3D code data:

::::::

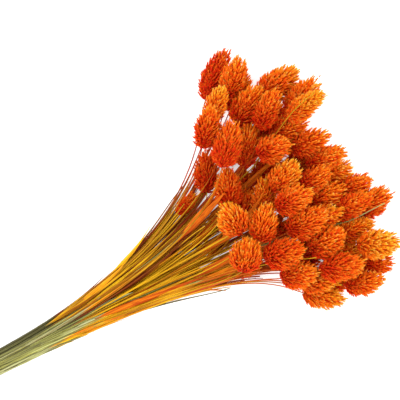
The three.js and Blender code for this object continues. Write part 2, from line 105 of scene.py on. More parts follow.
# The ways of the stems from the tie to the heads. Sideways limits are counted from the tie.
STEM_RADIUS = 0.98
NECK_RADIUS = 0.45
BARE_END_RADIUS = 0.38
STEM_STEP = 6.2
STEM_CLEARANCE = 1.9
STEM_LEAVES_OVER = 0.66
STEM_ARRIVES_OVER = 0.14
STEM_RISES_LAST = 20
LOWEST_ARRIVAL = 2
LOWEST_SIDE = -50
HIGHEST_SIDE = 45
STEM_SLOPE = -0.11
STEM_TAPERS_FROM = 90
STEM_TAPERS_TO = 160
BENDING_SWEEPS = 90
UNSMOOTHED_SWEEPS = 5
BENDING_SHARE = 0.6
WITHIN_REACH = 20
CURVE_DIVISIONS = 200
BALLS_FROM = 0.07
BALLS_OVER = 0.86
HEAD_BALLS = 7

# Leaves that stand out: the pixels of root and tip, the width, the colour from 0, dark brown, by
# way of 0.55, yellow, to 1, brown red, and how far past the tie the dye starts.
SEEN_LEAVES = [
    {"root": (42, 327), "tip": (132, 266), "width": 1.2, "tint": 0.28, "dyed_from": 82},
    {"root": (70, 303), "tip": (128, 262), "width": 1.0, "tint": 0.7, "dyed_from": 80},
    {"root": (86, 306), "tip": (158, 247), "width": 0.8, "tint": 0.5, "dyed_from": 118},
    {"root": (92, 320), "tip": (176, 288), "width": 1.1, "tint": 0.95, "dyed_from": 118},
    {"root": (120, 312), "tip": (204, 276), "width": 0.9, "tint": 1.0, "dyed_from": 110},
    {"root": (104, 272), "tip": (152, 226), "width": 0.9, "tint": 0.6, "dyed_from": 90},
    {"root": (92, 314), "tip": (132, 292), "width": 0.8, "tint": 0.6, "dyed_from": 240},
    {"root": (54, 347), "tip": (92, 331), "width": 0.7, "tint": 0.5, "dyed_from": 84},
    {"root": (112, 300), "tip": (172, 254), "width": 1.2, "tint": 0.0, "dyed_from": 90},
]

# Bare straws that end between or past the heads: the pixel where each ends, its height, its colour
# and how far past the tie the dye starts.
BARE_STRAWS = [
    {"end": (312, 95), "height": 70, "tint": 0.3, "dyed_from": 250},
    {"end": (384, 203), "height": 46, "tint": 0.42, "dyed_from": 420},
    {"end": (315, 257), "height": 58, "tint": 0.4, "dyed_from": 220},
    {"end": (187, 182), "height": 20, "tint": 0.1, "dyed_from": 100},
    {"end": (230, 290), "height": 12, "tint": 0.2, "dyed_from": 420},
    {"end": (205, 226), "height": 38, "tint": 0.5, "dyed_from": 120},
]

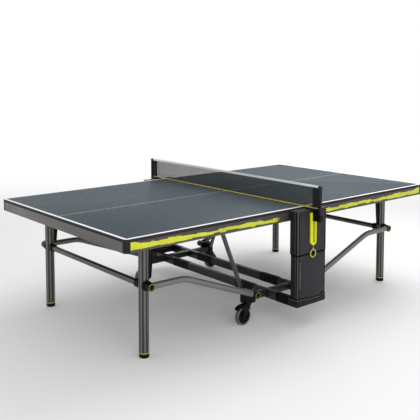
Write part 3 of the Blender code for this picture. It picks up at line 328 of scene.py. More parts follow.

::::::

◆ STATED GOAL
Exactly as written above, please repeat the entries.

◆ TASK RESPONSE
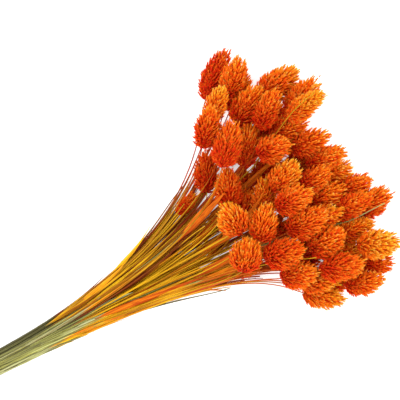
The three.js and Blender code for this object continues. Write part 2, from line 105 of scene.py on. More parts follow.
# The ways of the stems from the tie to the heads. Sideways limits are counted from the tie.
STEM_RADIUS = 0.98
NECK_RADIUS = 0.45
BARE_END_RADIUS = 0.38
STEM_STEP = 6.2
STEM_CLEARANCE = 1.9
STEM_LEAVES_OVER = 0.66
STEM_ARRIVES_OVER = 0.14
STEM_RISES_LAST = 20
LOWEST_ARRIVAL = 2
LOWEST_SIDE = -50
HIGHEST_SIDE = 45
STEM_SLOPE = -0.11
STEM_TAPERS_FROM = 90
STEM_TAPERS_TO = 160
BENDING_SWEEPS = 90
UNSMOOTHED_SWEEPS = 5
BENDING_SHARE = 0.6
WITHIN_REACH = 20
CURVE_DIVISIONS = 200
BALLS_FROM = 0.07
BALLS_OVER = 0.86
HEAD_BALLS = 7

# Leaves that stand out: the pixels of root and tip, the width, the colour from 0, dark brown, by
# way of 0.55, yellow, to 1, brown red, and how far past the tie the dye starts.
SEEN_LEAVES = [
    {"root": (42, 327), "tip": (132, 266), "width": 1.2, "tint": 0.28, "dyed_from": 82},
    {"root": (70, 303), "tip": (128, 262), "width": 1.0, "tint": 0.7, "dyed_from": 80},
    {"root": (86, 306), "tip": (158, 247), "width": 0.8, "tint": 0.5, "dyed_from": 118},
    {"root": (92, 320), "tip": (176, 288), "width": 1.1, "tint": 0.95, "dyed_from": 118},
    {"root": (120, 312), "tip": (204, 276), "width": 0.9, "tint": 1.0, "dyed_from": 110},
    {"root": (104, 272), "tip": (152, 226), "width": 0.9, "tint": 0.6, "dyed_from": 90},
    {"root": (92, 314), "tip": (132, 292), "width": 0.8, "tint": 0.6, "dyed_from": 240},
    {"root": (54, 347), "tip": (92, 331), "width": 0.7, "tint": 0.5, "dyed_from": 84},
    {"root": (112, 300), "tip": (172, 254), "width": 1.2, "tint": 0.0, "dyed_from": 90},
]

# Bare straws that end between or past the heads: the pixel where each ends, its height, its colour
# and how far past the tie the dye starts.
BARE_STRAWS = [
    {"end": (312, 95), "height": 70, "tint": 0.3, "dyed_from": 250},
    {"end": (384, 203), "height": 46, "tint": 0.42, "dyed_from": 420},
    {"end": (315, 257), "height": 58, "tint": 0.4, "dyed_from": 220},
    {"end": (187, 182), "height": 20, "tint": 0.1, "dyed_from": 100},
    {"end": (230, 290), "height": 12, "tint": 0.2, "dyed_from": 420},
    {"end": (205, 226), "height": 38, "tint": 0.5, "dyed_from": 120},
]

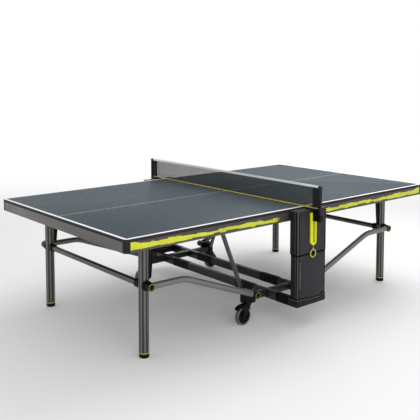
Write part 3 of the Blender code for this picture. It picks up at line 328 of scene.py. More parts follow.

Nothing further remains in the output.